Again, without trying to use the benefit of hindsight, it seems a fundamental flaw to a campaign to use figures that are plainly wrong, you know are wrong and everyone else knows are wrong.
“£350 million a week extra for the NHS if we leave the EU”. Nobody would believe that.
As Dominic Cummings observes, sometimes the outcome is certain from the start, such as Reagan’s re-election campaign in 1984 or Blair’s re-election campaign in 2001, and the campaign itself does not make any difference to the eventual outcome. I suspect that the anti-whiplash reform campaign broadly fell into this category. The point had been reached when the government was happy to kill off large parts of the claims industry. A popular theory for this is that the wicked Tory government is happy to remove the rights of injured people to claim compensation and to destroy thousands of jobs just so as to line the pockets of greedy insurance companies. Possibly. I would suggest there are two other possible causes.
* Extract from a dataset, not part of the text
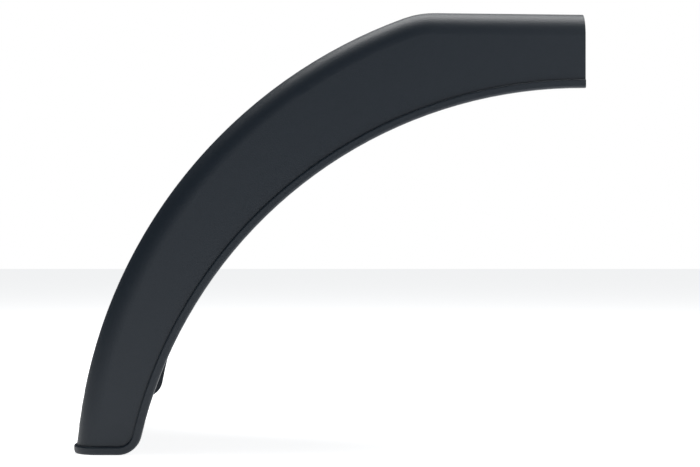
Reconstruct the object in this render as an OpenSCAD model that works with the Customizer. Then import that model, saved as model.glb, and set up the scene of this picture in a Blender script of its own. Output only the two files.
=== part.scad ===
// Mudguard for a trailer wheel, moulded in one piece of black plastic: a deep outer
// skirt, a round shoulder, a tread over the wheel and a shallow inner flange that bolts
// to the trailer's side. A raised rim stiffens the skirt's free edge and the lower end,
// and the top end is cut plain where the next length of guard carries on.
//
// X runs along the trailer, Z is up and the outer skirt faces -Y. The origin is the
// middle of the upper pair of bolt holes, on the face that bolts to the trailer.

/* [Overall] */
// Width from the trailer's side to the face of the outer skirt
guard_w = 220; // [150:1:280]
// Height of the guard above its lower end
guard_h = 334.4; // [326:0.2:342]
// Thickness of the moulded wall
wall = 3.5; // [2.5:0.1:4.5]

/* [Tread] */
// Outer radius of the tread where it follows the wheel
tread_r = 379.4; // [372:0.2:388]
// Distance of the centre of that curve from the plain end
tread_centre_in = 7; // [0:0.5:12]
// Outer radius of the bend between the curve and the flat top
bend_r = 68; // [60:1:90]
// Fall of the flat top towards the plain end, in degrees
top_fall = 0.65; // [0:0.05:1.5]
// Outer radius of the shoulder between tread and outer skirt
shoulder_r = 18; // [12:0.5:24]
// Outer radius of the corner between tread and inner flange
flange_corner_r = 6; // [5:0.5:9]

/* [Outer skirt] */
// Radius of the wheel arch in the skirt
arch_r = 340.2; // [332:0.2:345]
// Distance of the centre of the wheel arch from the plain end
arch_centre_in = 3; // [0:0.5:8]
// Depth of the centre of the wheel arch below the lower end
arch_centre_drop = 64.2; // [58:0.2:70]
// Outer radius of the skirt's lower corner
skirt_corner_r = 17.5; // [14:0.5:24]

/* [Rim] */
// Width of the raised rim
rim_w = 6.5; // [5:0.1:9]
// Height of the rim above the skirt and the tread
rim_h = 2; // [1.8:0.1:4]
// Rounding of the rim's outer edges
rim_round = 1.6; // [0.5:0.1:1.7]
// Rounding of the lower end's corner under the tread
toe_r = 5; // [1:0.5:5]

/* [Inner flange] */
// Depth of the flange below the tread's outer face
flange_depth = 37; // [32:0.5:44]
// Height of the flange's foot above the lower end
flange_foot = 21; // [12:1:40]
// Radius of the flange's lower corner
flange_foot_r = 16; // [8:0.5:18]

/* [Bolt holes] */
// Diameter of the bolt holes
bolt_d = 8.5; // [6.5:0.1:10.5]
// Distance of the bolt holes below the tread's outer face
bolt_inset = 22; // [18:0.5:24]
// Distance of the nearer upper hole from the plain end
top_bolt_in = 22; // [15:1:30]
// Distance between the two upper holes
top_bolt_pitch = 60; // [40:1:70]
// Place of the lowest hole round the tread's curve, in degrees above the horizontal
low_bolt_angle = 16; // [13:1:24]
// Place of the middle hole round the tread's curve, in degrees above the horizontal
mid_bolt_angle = 42; // [32:1:56]

/* [Hidden] */

$fa = 2;
$fs = 0.8;

// Overlap of pieces that are joined into one wall
lap = 2;
// How far a cut reaches past the face that it cuts
past = 5;
// A length that reaches right across the guard
reach = 2 * tread_r;
// How far a sweep is carried past its end, in degrees
sweep_past = 2;

// The side view has the plain end at x = 0 and the lower end at y = 0. The bend is as
// high as the guard and touches the tread's curve from inside. It turns through an angle
// whose sine and cosine are short whole decimals, so its ends fit their neighbours.
bend_turn = atan2(0.352, 0.936);
bend_gap = (tread_r - bend_r) * [-sin(bend_turn - top_fall), cos(bend_turn - top_fall)];
bend_c = [bend_gap[0] - tread_centre_in, guard_h - bend_r];
tread_c = bend_c - bend_gap;
top_length = -bend_c[0] / cos(top_fall);

// Near any angle there is another whose sine and cosine are whole millionths, or as good
// as whole. It is used where the rim turns from the wheel arch into the skirt's corner.
function whole_angle(angle, step = 0) =
    let (
        cosine = round(1e6 * cos(angle)) + step,
        sine = round(sqrt(1e12 - pow(cosine, 2))),
        miss = abs(1e12 - pow(cosine, 2) - pow(sine, 2))
    )
    miss < 1e4 ? atan2(sine, cosine) : whole_angle(angle, step + 1);

// The skirt's lower corner stands on the lower end and touches the wheel arch
skirt_corner_gap = arch_r + skirt_corner_r;
skirt_corner_lean = whole_angle(asin((arch_centre_drop + skirt_corner_r) / skirt_corner_gap));
arch_step = skirt_corner_gap * [cos(skirt_corner_lean), -sin(skirt_corner_lean)];
skirt_corner_c = [-arch_centre_in - arch_step[0], skirt_corner_r];
arch_c = skirt_corner_c + arch_step;

// The flange's foot touches the flange's inner edge
foot_gap = tread_r - flange_depth + flange_foot_r;
foot_rise = flange_foot + flange_foot_r - tread_c[1];
foot_corner_c = tread_c + [-sqrt(pow(foot_gap, 2) - pow(foot_rise, 2)), foot_rise];

// The rim's lower run ends where the shoulder begins
function tread_face_x(level) =
    tread_c[0] - sqrt(pow(tread_r, 2) - pow(level - tread_c[1], 2));
lower_run = skirt_corner_c[0] - tread_face_x(rim_w / 2) - shoulder_r;

// Middle of the upper pair of holes
top_bolt_x = -top_bolt_in - top_bolt_pitch / 2;
top_face_y = bend_c[1] + bend_r / cos(top_fall) - (top_bolt_x - bend_c[0]) * tan(top_fall);
top_bolt_c = [top_bolt_x, top_face_y - bolt_inset];

// Sweeps a section about the z axis, from the y axis round to the left. The sweep
// starts at its far end and is cut true on the y axis, so both ends fit their
// neighbours.
module bend(turn) {
    difference() {
        rotate(turn) mirror([1, 0, 0])
            rotate_extrude(angle = turn + sweep_past, start = 90) children();
        translate([0, -reach, -reach]) cube(2 * reach);
    }
}

// Sweeps a section along the x axis, with its width upwards
module run(length) {
    rotate([90, 0, 90]) linear_extrude(length) children();
}

// A quarter of a ring of the wall's thickness
module quarter_ring(radius) {
    intersection() {
        difference() {
            circle(radius);
            circle(radius - wall);
        }
        square(radius);
    }
}

// Section through flange, tread and shoulder. Its x is the distance from the centre of
// the curve, and its y the distance from the trailer's side.
module tread_section(radius) {
    flange_end = radius - flange_depth;
    flange_bend = radius - flange_corner_r;
    skirt_bend = radius - shoulder_r;
    translate([flange_end, 0]) square([flange_bend - flange_end, wall]);
    translate([flange_bend, flange_corner_r]) mirror([0, 1]) quarter_ring(flange_corner_r);
    translate([radius - wall, flange_corner_r])
        square([wall, guard_w - flange_corner_r - shoulder_r]);
    translate([skirt_bend, guard_w - shoulder_r]) quarter_ring(shoulder_r);
    translate([skirt_bend - lap, guard_w - wall]) square([lap, wall]);
}

// The tread with its shoulder and flange, swept along the flat top, the bend and the
// long curve, and cut level at the lower end
module tread() {
    difference() {
        translate(bend_c) rotate(-top_fall) {
            run(top_length + past) tread_section(bend_r);
            bend(bend_turn) tread_section(bend_r);
            rotate(bend_turn) translate([0, bend_r - tread_r])
                rotate_extrude(angle = 90 - bend_turn, start = 90) tread_section(tread_r);
        }
        translate([-reach, -reach, -past]) cube([2 * reach, reach, guard_w + 2 * past]);
        flange_foot_waste();
    }
}

// What is cut away below the flange's rounded foot
module flange_foot_waste() {
    inner_edge = foot_corner_c + flange_foot_r / foot_gap * (tread_c - foot_corner_c);
    translate([0, 0, -past]) linear_extrude(wall + 2 * past)
        difference() {
            intersection() {
                translate(tread_c) circle(tread_r - flange_corner_r - lap);
                polygon([
                    [-reach, -past],
                    [tread_c[0], -past],
                    [tread_c[0], inner_edge[1]],
                    inner_edge,
                    foot_corner_c,
                    [foot_corner_c[0], flange_foot],
                    [-reach, flange_foot]
                ]);
            }
            translate(foot_corner_c) circle(flange_foot_r);
        }
}

// Outline of the skirt under the shoulder, in the side view: under the long curve, under
// the bend and under the flat top. The parts overlap and end at different depths in the
// shoulder, so none of their corners lies on a corner of the tread.
module under_shoulder() {
    intersection() {
        translate(tread_c) circle(tread_r - shoulder_r - lap / 4);
        translate(bend_c) rotate(bend_turn - top_fall) translate([-reach, -reach])
            square([reach + lap, 2 * reach]);
    }
    translate(bend_c) circle(bend_r - shoulder_r - lap / 2);
    translate(bend_c) rotate(-top_fall) translate([-lap, -reach])
        square([reach, reach + bend_r - shoulder_r - lap / 4]);
}

// The flat skirt. Its edges end inside the rim and the shoulder.
module skirt() {
    translate([0, 0, guard_w - wall]) linear_extrude(wall)
        difference() {
            intersection() {
                under_shoulder();
                translate([-reach, lap / 2]) square([reach + past, reach]);
            }
            translate(arch_c) circle(arch_r + lap);
            difference() {
                translate([skirt_corner_c[0], -past])
                    square([2 * skirt_corner_r, skirt_corner_r + past]);
                translate(skirt_corner_c) circle(skirt_corner_r - 2 * lap);
            }
        }
}

// Section of the rim with both outer edges round. Its y is the height above the face,
// and its root reaches into the wall.
module rim_section(root) {
    translate([0, -root]) square([rim_w, root + rim_h - rim_round]);
    translate([rim_round, -root]) square([rim_w - 2 * rim_round, root + rim_h]);
    for (x = [rim_round, rim_w - rim_round])
        translate([x, rim_h - rim_round]) circle(rim_round);
}

// The rim, swept along the wheel arch, the skirt's lower corner, the lower end and
// then round the shoulder and across the tread
module rim() {
    rim_frame() {
        rotate(90 - skirt_corner_lean) translate([0, skirt_corner_gap]) mirror([1, 0, 0])
            rotate_extrude(angle = 90 - skirt_corner_lean + sweep_past, start = 270)
                translate([arch_r, 0]) rim_section(wall);
        bend(90 - skirt_corner_lean)
            translate([skirt_corner_r - rim_w, 0]) rim_section(wall);
        translate([0, skirt_corner_r - rim_w]) run(lower_run) rim_section(wall);
        shoulder_frame() {
            rotate([-90, 0, 0]) rotate_extrude(angle = 90, start = 270) tread_rim_section();
            mirror([0, 0, 1]) linear_extrude(guard_w - shoulder_r - flange_corner_r - lap)
                tread_rim_section();
        }
    }
}

// Places pieces about the centre of the skirt's lower corner, on the skirt's outer face,
// with x towards the tread and y down
module rim_frame() {
    translate([skirt_corner_c[0], skirt_corner_c[1], guard_w]) rotate(180) children();
}

// In the rim's frame, places pieces about the axis of the shoulder at the lower end,
// with y = 0 at the rim's upper edge
module shoulder_frame() {
    translate([lower_run, skirt_corner_r - rim_w, -shoulder_r]) children();
}

// What is cut away to round the lower end's corner under the tread
module toe_waste() {
    rim_frame() shoulder_frame() translate([shoulder_r + rim_h - toe_r, rim_w - toe_r, -guard_w])
        linear_extrude(guard_w + shoulder_r + past)
            difference() {
                square(toe_r + past);
                circle(toe_r);
            }
}

// The rim's section on the shoulder and the tread, at the shoulder's radius
module tread_rim_section() {
    translate([shoulder_r, 0]) mirror([1, -1]) rim_section(wall / 2);
}

// Holes through the flange: a level pair under the flat top, and two round the curve
module bolt_holes() {
    places = [
        for (side = [-1, 1]) top_bolt_c + side * [top_bolt_pitch / 2, 0],
        for (a = [low_bolt_angle, mid_bolt_angle])
            tread_c + (tread_r - bolt_inset) * [-cos(a), sin(a)]
    ];
    for (place = places)
        translate([place[0], place[1], -past]) cylinder(d = bolt_d, h = wall + 2 * past);
}

module mudguard() {
    color([0.07, 0.1, 0.13])
        translate([-top_bolt_c[0], 0, -top_bolt_c[1]]) rotate([90, 0, 0])
            difference() {
                union() {
                    tread();
                    skirt();
                    rim();
                }
                translate([0, -reach, -reach]) cube(2 * reach);
                toe_waste();
                bolt_holes();
            }
}

mudguard();
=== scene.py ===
# %% [markdown]
# # A trailer mudguard in black moulded plastic
#
# The real part is one piece of injection-moulded plastic: a deep outer skirt with a wheel
# arch, a round shoulder, a wide tread over the tyre and a shallow flange that bolts to the
# trailer. This lesson dresses the exact CAD model: it makes the surface and its fine grain,
# and then lights it as in a product photograph.

# %% Load the exact frame
import math

import bpy
from mathutils import Matrix, Vector


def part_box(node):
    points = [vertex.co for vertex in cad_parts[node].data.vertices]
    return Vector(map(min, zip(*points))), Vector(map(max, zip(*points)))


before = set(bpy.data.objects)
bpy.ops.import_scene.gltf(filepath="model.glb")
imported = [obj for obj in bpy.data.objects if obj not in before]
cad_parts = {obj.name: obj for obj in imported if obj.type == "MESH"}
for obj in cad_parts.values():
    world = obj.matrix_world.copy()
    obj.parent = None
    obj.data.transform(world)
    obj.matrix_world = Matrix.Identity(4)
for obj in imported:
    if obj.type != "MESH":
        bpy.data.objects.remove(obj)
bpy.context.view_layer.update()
low, high = (Vector(corner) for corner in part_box("mudguard"))
print("CAD box, mm:", [round(1000 * v, 1) for v in high - low])

# %% A few helpers for node trees
def add(tree, kind, **settings):
    """Adds a node and sets its properties."""
    node = tree.nodes.new(kind)
    for name, value in settings.items():
        setattr(node, name, value)
    return node


def feed(tree, node, **inputs):
    """Sets or links a node's inputs, named as in Blender with _ for a space."""
    for name, value in inputs.items():
        socket = node.inputs[name.replace("_", " ")]
        if isinstance(value, bpy.types.NodeSocket):
            tree.links.new(value, socket)
        else:
            socket.default_value = value
    return node


# %% Black moulded plastic
black = bpy.data.materials.new("black_moulded_plastic")
black.use_nodes = True
tree = black.node_tree
tree.nodes.clear()
out = add(tree, "ShaderNodeOutputMaterial")
plastic = add(tree, "ShaderNodeBsdfPrincipled")
tree.links.new(plastic.outputs["BSDF"], out.inputs["Surface"])
coords = add(tree, "ShaderNodeTexCoord")
grain = feed(tree, add(tree, "ShaderNodeTexNoise"), Vector=coords.outputs["Object"],
             Scale=900.0, Detail=2.0, Roughness=0.6)
bump = feed(tree, add(tree, "ShaderNodeBump"), Height=grain.outputs["Fac"], Strength=0.35,
            Distance=0.0004)
feed(tree, plastic, Base_Color=(0.006, 0.012, 0.02, 1), Roughness=0.5,
     Normal=bump.outputs["Normal"])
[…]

Firstly, this may be a case of the chickens coming home to roost. The worst excesses of the claims industry over the years has led to the situation where a government can kill a large part of the industry and know no tears will be shed by the larger public. Examples include, and feel free to add you own:
• Dishonest and inflated claims for legal costs.
• The scandals that were Claims Direct, The Accident Group, etc, etc.
• Solicitors happily paying unlawful referral fees (that everyone knew were unlawful) to those same unscrupulous claims management companies.
• Dishonest and inflated claims for legal costs.
• Solicitors setting up their own medical agencies to provide “independent” medical reports and taking a slice of the pie of the medical fee.
• Too clever by half ATE insurance providers introducing deferred, self-insuring, ring-fenced policies, meaning the client had no interest whatsoever in the price. (A classic example of killing the goose that laid the golden egg).
• Solicitors taking undeclared commission for selling the same ingenious ATE policies.
• Endless cold-calling by claims management firms for claims that then made their way into the hands of solicitors who were less than scrupulous as to how these claims had been generated.
• Dodgy claims against the military over Iraq abuse allegations.
• Dishonest and inflated claims for legal costs. (Have I done that one already?)
(The real tragedy is that personal injury claims were traditionally undertaken by largely descent, hard-working lawyers able to make a reasonable living. The spivs were then allowed to take control and have brought everyone else down with them.)
Secondly, even with the greater costs control introduced in recent years by fixed fees, the overall cost of the system (once medical fees, court fees, defendant costs, etc are added) is still enormous to provide a relatively modest level of damages per claim. “General damages” for whiplash is, in any event, an odd concept of trying to compensate in monetary terms for an entirely non-monetary “loss” (ie pain).
Although it no doubt appears to lawyers working in the industry to be a self-evident good to society (to compensate the injured for the wrong-doing of others), it is difficult to imagine that, starting from scratch (and knowing what it would turn into), a society would ever consider creating such a claims system afresh. Having, inherited a broken system, it now looks more attractive to kill it off rather than attempt further reform.
This was, perhaps, a campaign that was always going to be lost.